Lo que ocurrió en Ferguson una vez más reveló algo debajo de la superficie del país que afirma ser faro de la libertad y la justicia: la violencia institucional y sistémica, que tiene una expresión racial muy particular.
Ser afroestadounidense en Estados Unidos es vivir en peligro. “Hay más afroestadounidenses sometidos al control del sistema correccional hoy día –en prisión, libertad condicional o bajo fianza– que los esclavizados en 1850”, comenta la jurista académica Michelle Alexander, autora del extraordinario libro The New Jim Crow, sobre la encarcelación masiva y el racismo institucional.
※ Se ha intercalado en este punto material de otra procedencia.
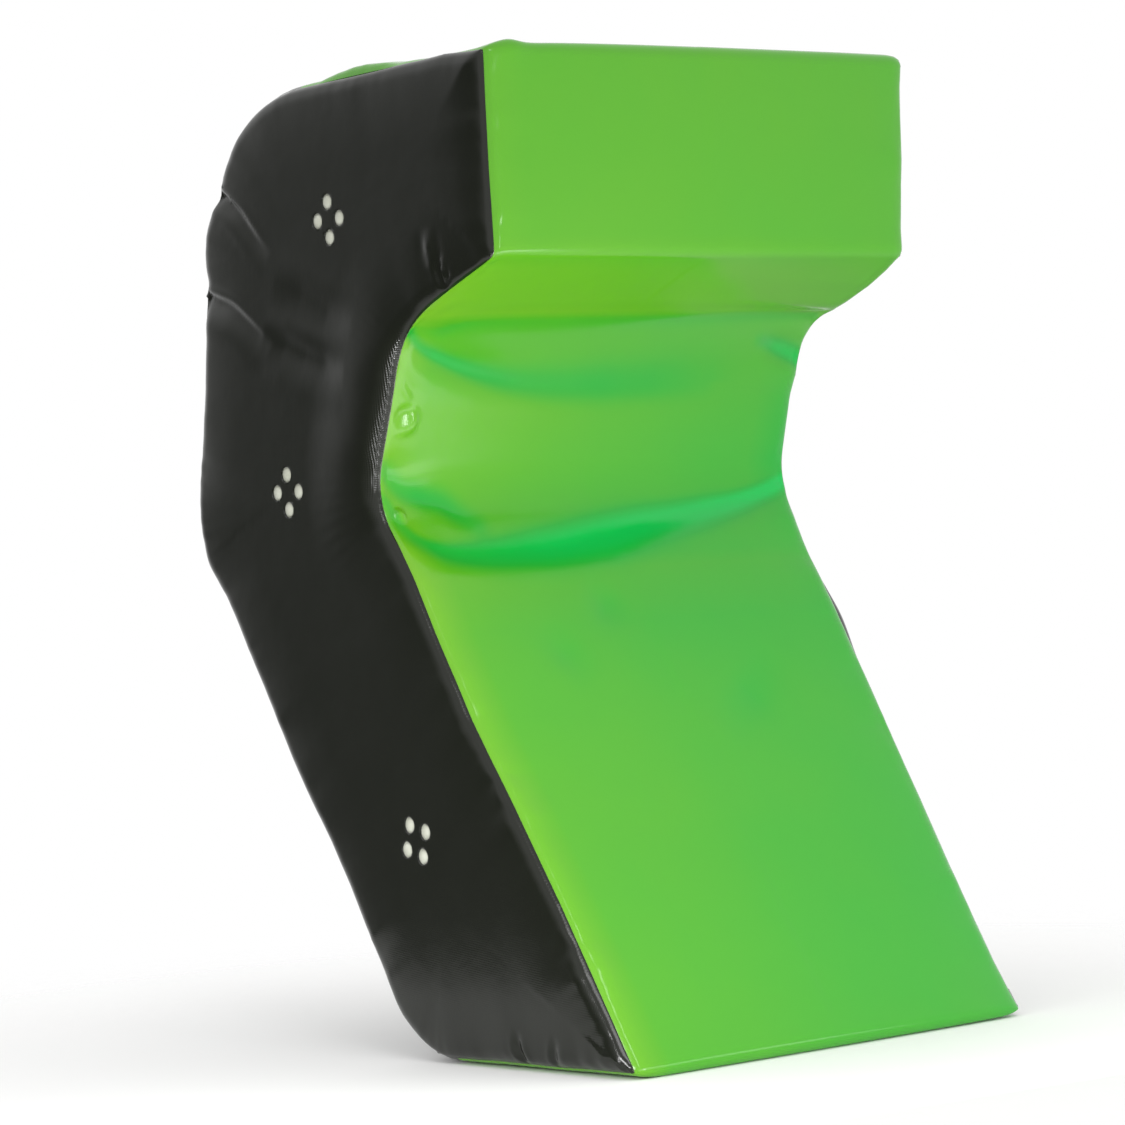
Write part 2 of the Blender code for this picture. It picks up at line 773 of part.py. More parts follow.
def strap_rows():
    """The strap from its lower end up: distance up the back, lift, and whether it lies on a patch."""
    start = handle_centre - handle_half
    rows = [(distance, strap_lift, True) for distance in back_rows(start, start + STRAP_END)]
    for step in range(1, RAMP_STEPS + 1):
        share = step / RAMP_STEPS
        eased = share * share * (3 - 2 * share)
        distance = start + STRAP_END + STRAP_RAMP * share
        rows.append((distance, strap_lift + (HANDLE_STAND - strap_lift) * eased, False))
    ramp = [row for row in rows if not row[2]]
    rows += [(2 * handle_centre - distance, lift, False) for distance, lift, _ in reversed(ramp)]
    end = handle_centre + handle_half
    return rows + [(distance, strap_lift, True) for distance in back_rows(end - STRAP_END, end)]


def make_strap(name, side):
    rows = strap_rows()
    edges = (HANDLE_OFFSET - STRAP_WIDTH / 2, HANDLE_OFFSET + STRAP_WIDTH / 2)

    def place(row, column):
        distance, lift, sewn = rows[row]
        return (back_point if sewn else over_wall)(side * edges[column], distance, lift)

    mesh = sheet(name, len(rows), len(edges), place, outward_on_back)
    thicken(piece(name, mesh, "webbing"), STRAP_THICKNESS, outwards=True)


def make_grip(name, side):
    """A sleeve of oval section with a slot for the strap."""
    wide, deep = GRIP_WIDTH / 2, GRIP_DEPTH / 2
    slot_wide = STRAP_WIDTH / 2 + GRIP_CLEARANCE
    slot_deep = STRAP_THICKNESS / 2 + GRIP_CLEARANCE
    corner = deep - GRIP_CLEARANCE
    rim = rounded([(x, y, corner) for x, y in ((-wide, -deep), (wide, -deep), (wide, deep), (-wide, deep))])
    slot = [
        Vector((-slot_wide, -slot_deep)),
        Vector((slot_wide, -slot_deep)),
        Vector((slot_wide, slot_deep)),
        Vector((-slot_wide, slot_deep)),
    ]
    blank = cut_from_curve(name, [rim, slot], GRIP_LENGTH / 2)
    bm = bmesh.new()
    bm.from_mesh(blank)
    bpy.data.meshes.remove(blank)

    def on_rim(vert):
        return abs(vert.co.x) > slot_wide + WELD or abs(vert.co.y) > slot_deep + WELD

    def on_end(edge):
        level = abs(edge.verts[0].co.z - edge.verts[1].co.z) < WELD
        caps = [face for face in edge.link_faces if abs(face.normal.z) > END_FACING]
        return level and len(caps) == 1

    ends = [edge for edge in bm.edges if on_end(edge) and all(on_rim(vert) for vert in edge.verts)]
    bmesh.ops.bevel(bm, geom=ends, offset=GRIP_END_BEVEL, segments=2, profile=0.5, affect="EDGES")
    grip = piece(name, finished(bm, name), "grip_rubber")
    grip.location = back_point(side * HANDLE_OFFSET, handle_centre, HANDLE_STAND + STRAP_THICKNESS / 2)
    up, out = back_axes(handle_centre)
    grip.rotation_euler.x = math.atan2(out.z, out.y)


make_strike_cover()
make_foam_block("head_foam", True)
make_foam_block("leg_foam", False)
for hand, side in (("left", -1), ("right", 1)):
    make_side_panel(hand + "_side_panel", side)
    make_back_panel(hand + "_back_panel", side)
    make_zip_tape(hand + "_zip_tape", side)
    make_zip_teeth(hand + "_zip_teeth", side)
    make_patch(hand + "_upper_patch", side, True)
    make_patch(hand + "_lower_patch", side, False)
    make_strap(hand + "_handle_strap", side)
    make_grip(hand + "_handle_grip", side)
make_zip_stop("lower_zip_stop", teeth_from - STOP_LENGTH / 2)
make_zip_stop("upper_zip_stop", teeth_to + STOP_LENGTH / 2)
zip_slider = make_zip_slider()
zip_pull = make_zip_pull(zip_slider)

# The pad stands with the middle of its foot-print under the origin

bpy.context.view_layer.update()
depths = []
evaluated_scene = bpy.context.evaluated_depsgraph_get()
for obj in wedge_parts.objects:
    if obj.type == "MESH":
        shown = obj.evaluated_get(evaluated_scene)
        depths += [(shown.matrix_world @ vert.co).y for vert in shown.data.vertices]
origin.location.y = -(min(depths) + max(depths)) / 2
bpy.context.view_layer.update()

print("slide starts at", [round(v, 6) for v in zip_slider.matrix_world.translation])
print("slides along", [round(v, 6) for v in back_axes(slider_rest)[0]])
print("slider travel", round(slider_travel, 6))
print("pull pivot", [round(v, 6) for v in zip_pull.matrix_world.translation])
print("origin moved back by", round(-origin.location.y, 6))
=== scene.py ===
# Tackle wedge: foam in a sewn cover of glossy PVC sheet, with side vents, a zip and two grab handles
import math

import bmesh
import bpy
import numpy as np
from mathutils import Matrix, Vector, noise


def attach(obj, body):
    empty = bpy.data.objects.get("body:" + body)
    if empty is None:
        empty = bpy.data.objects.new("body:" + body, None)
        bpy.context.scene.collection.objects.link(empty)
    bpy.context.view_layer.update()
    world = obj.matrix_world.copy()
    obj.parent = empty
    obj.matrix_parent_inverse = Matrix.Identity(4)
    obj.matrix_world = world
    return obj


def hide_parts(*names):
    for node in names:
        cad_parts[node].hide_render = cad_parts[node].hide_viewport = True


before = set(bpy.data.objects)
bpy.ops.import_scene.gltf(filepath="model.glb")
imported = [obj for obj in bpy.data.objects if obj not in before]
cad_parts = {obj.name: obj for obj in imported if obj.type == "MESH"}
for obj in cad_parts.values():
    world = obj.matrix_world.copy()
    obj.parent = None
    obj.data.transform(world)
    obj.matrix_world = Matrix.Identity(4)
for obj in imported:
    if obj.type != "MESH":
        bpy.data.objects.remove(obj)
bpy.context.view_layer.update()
mm = 0.001  # the tables of folds, seams and tones are in millimetres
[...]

Aunque los afroestadounidenses son sólo 12 por ciento de la población nacional, es seis veces más probable que un negro acabe encarcelado que un blanco. Por cada dos blancos presos, hay once negros presos en este país; las condenas aplicadas a afroestadounidenses son 20 por ciento más largas que para blancos acusados de delitos similares. Si la tasa de encarcelación continúa subiendo al mismo ritmo que durante los últimos 30 años, uno de cada tres hombres negros estará en la cárcel en algún momento de su vida (comparado con 1 de cada 17 blancos). Casi 6 millones de estadounidenses tienen anulado su derecho al voto de por vida, después de estar encarcelados por un delito: 2.200.000 son afroestadounidenses (cifras del Sentencing Project).
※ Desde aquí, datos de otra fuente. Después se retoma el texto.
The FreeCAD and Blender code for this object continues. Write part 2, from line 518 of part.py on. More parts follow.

En entrevista reciente con Bill Moyers, Alexander agregó: “Hemos creado un sistema de encarcelación masiva, un sistema penal sin precedentes en la historia del mundo. Tenemos la tasa de encarcelación más alta del mundo... Y la mayor parte del incremento en encarcelación ha sido entre la gente de color empobrecida...”. Subraya que esto es en gran medida resultado de la llamada guerra contra las drogas, que más bien ha sido contra los pobres y las minorías. Indicó que aunque los negros son sólo 13 por ciento de los que usan drogas ilícitas, son el 36 por ciento de los arrestados por droga y el 46 por ciento de los condenados a penas de cárcel. Según el Sentencing Project, más de 60 por ciento de la población encarcelada pertenece a minorías raciales o étnicas.
Más allá del sistema de “justicia”, la violencia del racismo se expresa en casi todos los ámbitos de la vida social. Por ejemplo, en el sistema escolar, los afroestadounidenses suelen estar en escuelas inferiores con menos recursos que sufren de una elevada tasa de abandono. Para los hombres negros hay más probabilidad de que pasen un tiempo encarcelados que de graduarse de una universidad.
En el ámbito socioeconómico, el índice de pobreza supera 50 por ciento en muchos barrios urbanos afroestadounidenses; la expectativa de vida para negros pobres en Washington, la capital del país, según algunos estudios, es menor a la de Gaza o Haití; la tasa de de-sempleo alcanza a ser más que el doble de los blancos (la tasa de desempleo de blancos es de 5,3 por ciento, y la de afroestadounidenses es de 11,4 por ciento).
“Existir como afroestadounidense de clase obrera es ser vulnerable; vivir en una área pobre y negra simplemente te deja como colateral”, afirma el columnista Gary Younge en The Guardian. Cita a un experto sobre la condición de la comunidad afroestadounidense, que declara: “Por las cifras, por todos los datos oficiales, aquí, en la confluencia de la historia, del racismo, de la pobreza, del poder económico, esto es lo que valemos: nada”.
“Con cada vida de un negro que perdemos, acabamos diciendo lo mismo. Exigimos que nuestra humanidad sea reconocida. Oramos por las vidas de nuestros jóvenes. Les recordamos a todos nuestra historia. Y después muere otro afroestadounidense”, escribió Mychal Denzel Smith en The Nation. Concluye: “El silencio no es opción, pero las palabras no son suficientes”.
Pedir calma y paciencia ante la ira de Ferguson –como ha hecho la cúpula política– son sólo palabras que por ahora no han logrado romper las cadenas que siguen arrastrando a este país.
* De La Jornada de México. Especial para Página/12.